The <HiBench_Root>/report/hibench.report
is a summarized workload report, including workload name, execution duration, data size, throughput per cluster, throughput per node.
The report directory also includes further information for debugging and tuning.
<workload>/spark/bench.log
: Raw logs on client side.<workload>/spark/monitor.html
: System utilization monitor results.<workload>/spark/conf/<workload>.conf
: Generated environment variable configurations for this workload.<workload>/spark/conf/sparkbench/<workload>/sparkbench.conf
: Generated configuration for this workloads, which is used for mapping to environment variable.<workload>/spark/conf/sparkbench/<workload>/spark.conf
: Generated configuration for spark.
To change the input data size, you can set hibench.scale.profile
in conf/hibench.conf
. Available values are tiny, small, large, huge, gigantic and bigdata. The definition of these profiles can be found in the workload's conf file i.e. conf/workloads/micro/wordcount.conf
Change the below properties in conf/hibench.conf
to control the parallelism
Property | Meaning |
---|---|
hibench.default.map.parallelism | Partition number in Spark |
hibench.default.shuffle.parallelism | Shuffle partition number in Spark |
Change the below properties to control Spark executor number, executor cores, executor memory and driver memory.
Property | Meaning |
---|---|
hibench.yarn.executor.num | Spark executor number in Yarn mode |
hibench.yarn.executor.cores | Spark executor cores in Yarn mode |
spark.executor.memory | Spark executor memory |
spark.driver.memory | Spark driver memory |
Hibench xgboost benchmark depends on the xgboost libraries to build and run. The libs are xgboost4j_<scala version>-<xgboost version>.jar
and xgboost4j-spark_<scala version>-<xgboost version>.jar
.
The relevant configurations are in ./sparkbench/ml/pom.xml
<dependency>
<groupId>ml.dmlc</groupId>
<artifactId>xgboost4j_${scala.binary.version}</artifactId>
<version>1.1.0</version>
</dependency>
<dependency>
<groupId>ml.dmlc</groupId>
<artifactId>xgboost4j-spark_${scala.binary.version}</artifactId>
<version>1.1.0</version>
</dependency>
and ./pom.xml
<repository>
<id>xgboostrepo</id>
<name>XGBoost Maven Repo</name>
<url>https://s3-us-west-2.amazonaws.com/xgboost-maven-repo/release</url>
<releases>
<enabled>true</enabled>
</releases>
<snapshots>
<enabled>false</enabled>
</snapshots>
</repository>
By default, the hibench xgboost benchmark is configured to use the latest xgboost release from https://s3-us-west-2.amazonaws.com/xgboost-maven-repo/release.

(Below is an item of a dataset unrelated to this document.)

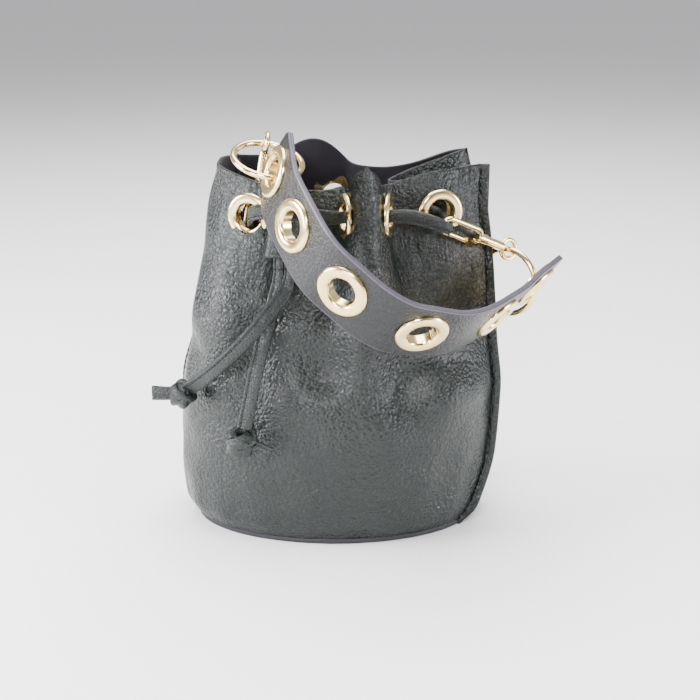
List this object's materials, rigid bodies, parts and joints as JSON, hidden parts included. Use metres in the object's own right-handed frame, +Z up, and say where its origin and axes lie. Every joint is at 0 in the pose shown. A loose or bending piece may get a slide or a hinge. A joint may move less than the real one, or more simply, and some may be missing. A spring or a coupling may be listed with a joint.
{
  "type": "bucket bag",
  "caption": "Small drawstring bucket bag of pebbled leather with eyelets at the mouth, a folded flat lace with a slider, and a short eyeleted strap on O-rings and snap hooks.",
  "frame": {"origin": "middle of the oval base, on the face that the bag stands on", "axes": "+Z up, +X towards the side with the hanging ring, -Y towards the front where the strap hangs"},
  "size_m": [0.2369, 0.1687, 0.2396],
  "materials": {
    "body_leather": "dark green pebbled leather, suede inside",
    "lace_leather": "dark green folded leather lace, stitched along one edge",
    "slider_leather": "dark green leather keeper",
    "strap_leather": "fine-grained dark leather with a painted edge",
    "strap_lining": "fine-grained dark leather with a painted edge",
    "eyelet_metal": "polished pale gold plate",
    "ring_metal": "polished pale gold plate",
    "hook_metal": "polished pale gold plate"
  },
  "bodies": {
    "bag": {"back_panel": "body_leather", "bag_eyelet_back_fold": "eyelet_metal", "bag_eyelet_back_left": "eyelet_metal", "bag_eyelet_back_middle": "eyelet_metal", "bag_eyelet_back_right": "eyelet_metal", "bag_eyelet_fold_left": "eyelet_metal", "bag_eyelet_fold_right": "eyelet_metal", "bag_eyelet_front_left": "eyelet_metal", "bag_eyelet_front_right": "eyelet_metal", "bag_washer_back_fold": "eyelet_metal", "bag_washer_back_left": "eyelet_metal", "bag_washer_back_middle": "eyelet_metal", "bag_washer_back_right": "eyelet_metal", "bag_washer_fold_left": "eyelet_metal", "bag_washer_fold_right": "eyelet_metal", "bag_washer_front_left": "eyelet_metal", "bag_washer_front_right": "eyelet_metal", "base_panel": "body_leather", "drawstring": "lace_leather", "front_panel": "body_leather", "knot_over": "lace_leather", "knot_under": "lace_leather", "lace_tail_over": "lace_leather", "lace_tail_under": "lace_leather", "left_hook_frame": "hook_metal", "left_hook_gate_pin": "hook_metal", "left_hook_gate_spring": "hook_metal", "right_hook_frame": "hook_metal", "right_hook_gate_pin": "hook_metal", "right_hook_gate_spring": "hook_metal"},
    "slider": {"lace_slider": "slider_leather"},
    "strap": {"strap_eyelet_1": "eyelet_metal", "strap_eyelet_2": "eyelet_metal", "strap_eyelet_3": "eyelet_metal", "strap_eyelet_4": "eyelet_metal", "strap_eyelet_5": "eyelet_metal", "strap_eyelet_6": "eyelet_metal", "strap_inner": "strap_lining", "strap_outer": "strap_leather", "strap_washer_1": "eyelet_metal", "strap_washer_2": "eyelet_metal", "strap_washer_3": "eyelet_metal", "strap_washer_4": "eyelet_metal", "strap_washer_5": "eyelet_metal", "strap_washer_6": "eyelet_metal"},
    "left_ring": {"left_ring": "ring_metal"},
    "right_ring": {"right_ring": "ring_metal"},
    "left_gate": {"left_hook_gate": "hook_metal"},
    "right_gate": {"right_hook_gate": "hook_metal"},
    "left_swivel": {"left_hook_swivel_eye": "hook_metal", "left_hook_swivel_rivet": "hook_metal"},
    "right_swivel": {"right_hook_swivel_eye": "hook_metal", "right_hook_swivel_rivet": "hook_metal"}
  },
  "joints": [
    {"name": "slider_slide", "type": "slide", "parent": "bag", "child": "slider", "axis": [0, -0.1701, -0.9854], "range_m": [0, 0.005]},
    {"name": "strap_swing", "type": "hinge", "parent": "bag", "child": "strap", "pos_m": [-0.035, -0.046, 0.2165], "axis": [0.8876, 0.1763, -0.4256], "range_deg": [-2, 0]},
    {"name": "left_ring_turn", "type": "hinge", "parent": "bag", "child": "left_ring", "pos_m": [-0.041, -0.0275, 0.2205], "axis": [0.2011, -0.3218, 0.9252], "continuous": true},
    {"name": "right_ring_turn", "type": "hinge", "parent": "bag", "child": "right_ring", "pos_m": [0.097, -0.0035, 0.1455], "axis": [0.6429, 0.7659, 0], "continuous": true},
    {"name": "right_gate_hinge", "type": "hinge", "parent": "bag", "child": "right_gate", "pos_m": [0.07216, -0.01715, 0.17234], "axis": [0.3552, -0.8557, -0.3763], "range_deg": [-12, 0], "stiffness_Nm_per_rad": 0.004},
    {"name": "left_gate_hinge", "type": "hinge", "parent": "bag", "child": "left_gate", "pos_m": [-0.04366, -0.01397, 0.19817], "axis": [0.1717, -0.9745, 0.1445], "range_deg": [-12, 0], "stiffness_Nm_per_rad": 0.004},
    {"name": "right_swivel_turn", "type": "hinge", "parent": "bag", "child": "right_swivel", "pos_m": [0.097, -0.0035, 0.16475], "axis": [0.7757, 0.4944, -0.3921], "range_deg": [-20, 20]},
    {"name": "left_swivel_turn", "type": "hinge", "parent": "bag", "child": "left_swivel", "pos_m": [-0.04297, -0.00955, 0.22717], "axis": [0.1744, 0.1744, 0.9691], "range_deg": [-20, 20]}
  ]
}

To use it, simply build hibench, prepare data and run xgboost benchmark. For example,
$ mvn -Psparkbench -Dmodules -Pml -Dspark=2.4 -Dscala=2.12 clean package
$ bin/workloads/ml/xgboost/prepare/prepare.sh && hdfs dfs -du -s -h /HiBench/XGBoost/Input
$ bin/workloads/ml/xgboost/spark/run.sh
To use other xgboost releases, change the xgboost versions for xgboost4j and xgboost4j-spark to the target versions in ./sparkbench/ml/pom.xml
. The scala.binary.version
can be specified by command line parameter -Dscala
.
e.g. to use xgboost v1.0.0, change <version>1.1.0</version>
to <version>1.0.0</version>
for both xgboost4j and xgboost4j-spark.
If the xgboost release is from other maven repo, update the xgboostrepo url in ./pom.xml
as well.
After that, build hibench, prepare data and run xgboost benchmark.
If you only have the xgboost jar files, just copy them to $SPARK_HOME/jars/ and update the relevant versions for xgboost4j and xgboost4j-spark in sparkbench/ml/pom.xml to get aligned.
For example, if xgboost is built from source on a Linux platform, the jars will be generated and installed to ~/.m2/repository/ml/dmlc/xgboost4j_<scala version>/<xgboost version>-SNAPSHOT/
and ~/.m2/repository/ml/dmlc/xgboost4j-spark_<scala version>/<xgboost version>-SNAPSHOT/
respectively. To use them, copy the 2 jars to $SPARK_HOME/jars/ and update the relevant versions for xgboost4j and xgboost4j-spark in the pom.xml files.
After that, build hibench, prepare data and run xgboost benchmark.